The truth goons and the closing of the American mind: A case study

Civil discourse has given way to the inflammatory howls of smug certitude.

The headquarters of the New York Times is pictured on 8th Avenue in New York (photo credit: REUTERS)
The headquarters of the New York Times is pictured on 8th Avenue in New York
(photo credit: REUTERS)
In late April, Bret Stephens, a former editor of this paper, Pulitzer prize winner for commentary and 20-year alumnus of The Wall Street Journal, wrote his debut column in his new editorial home, The New York Times.
A frisson ensued.
Stephens – and his comments on climate change, which are both quite measured and thoughtful – were lacerated by the truth goons.

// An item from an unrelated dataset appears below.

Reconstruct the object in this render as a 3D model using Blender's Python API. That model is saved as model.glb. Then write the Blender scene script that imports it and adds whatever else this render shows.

You know, the self-anointed gatekeepers of THE TRUTH. The ones who so overcome with a progressive impulse that they cannot abide the utterance of any other viewpoint. The ones who fail to see the hypocrisy and dangerousness of their intellectual tyranny.
So. What did Stephens do to poke the progressive bear? He wrote about climate change, espousing the view that public discussion on this topic tends to sclerotic hysteria. Stephens recommended a calmer, less absolutist tone of debate, allowing for an opportunity to have a more reasoned discussion of the various aspects of this complex and contentious issue. Extremism, he suggested, does not encourage the honest and robust discussion such an important topic merits.
This was all too much for those who posture as the saviors of the planet. They brayed about his inaccurate didactic metaphors and downright shoddy deployment of scientific data.
In a New York nanosecond, Stephens was tarred, feathered, impaled, and, for good measure, drawn and quartered, having been convicted as a climate change denying Neanderthal. His presence in the pages of the Times was denounced as an assault on all that is decent and pure. Multiple platform rants ensued – demanding he be fired and, in the meantime, that all Times subscribers cancel.
A pox on free speech, whatever that is.
This latest collective panic attack eventually ran out of oxygen. But that does not in any way diminish its importance.
Stephens wrote another column. And another. The Times’s editorial leadership stood by their man, admirably explaining the merits of supporting an honorable marketplace of ideas.
Most disturbing about this episode is that it is symptomatic of a deeply troubling pattern. We, in the progressive West, seem to have embraced a culture of thuggish intellectual tyranny, consider it enlightenment. Civil discourse has given way to the inflammatory howls of smug certitude.
So-called “white privilege” is the essence of all that is bad, with Jews at the apex of this oppressive pyramid.
As a society, Western countries have been adrift, allowing this slow erosion of standards and principle to reach crisis levels. When someone of Stephens’s intellect and integrity, who is among the finest polemicists writing in the English language, is baselessly demonized as an evil ideologue determined to hasten the demise of the planet and all life on it, well, then, we have a problem.
Allan Bloom warned 30 years ago in his prescient book The Closing of the American Mind that higher education in the US was disconnecting from reality and bulwarking in arrogance.
In July 2016, the distinguished businessman, philanthropist, MIT graduate and intellectual Charles Koch elegantly summarized and updated the doom effect articulated by Bloom: “Education in America, and particularly higher education, has become increasingly hostile to the free exchange of ideas. On many campuses, a climate of intellectual conformity has replaced open debate and inquiry, stifling discussion... Dissenters are demonized, ostracized or otherwise treated with scorn and derision. This disrupts the process of discovery and challenge that is at the root of human progress.”
Today, we live with the outcome of that unchecked trend, which has spread beyond elitist campuses to much of the media and public policy community. “Progressive liberals” are prone to shutting down the discussion of ideas with which they disagree. They intimidate and shame with false smears and epithets. Put simply, the new progressives caricature anyone who disagrees with their jingoistic platitudes as oppressive ideologues and racists. It’s a package thing.
Even before he had walked through the door and penned his maiden column in the Times, Stephens was challenged, on Twitter, by one of his new “colleagues,” for supposedly espousing racist views in a past column. Completely unfounded, this gratuitous attack demonstrated that the accuser – a senior Times scribe – was unprofessional, unmannered and either disingenuous or simply did not understand the column he purported to impugn.
Extremism sells. Simplification sells. Nasty sells and captures 15 seconds of online glory. The intellectual universe of 140-character thought spasms prevails.
@newnasties. U behave more like fascists in #1938 or #1984 than enlightened Libs u claim 2 b. just sayin....
The author, former Canadian ambassador to Israel, is a senior fellow at the Jewish People and Policy Institute. She resides in Tel Aviv.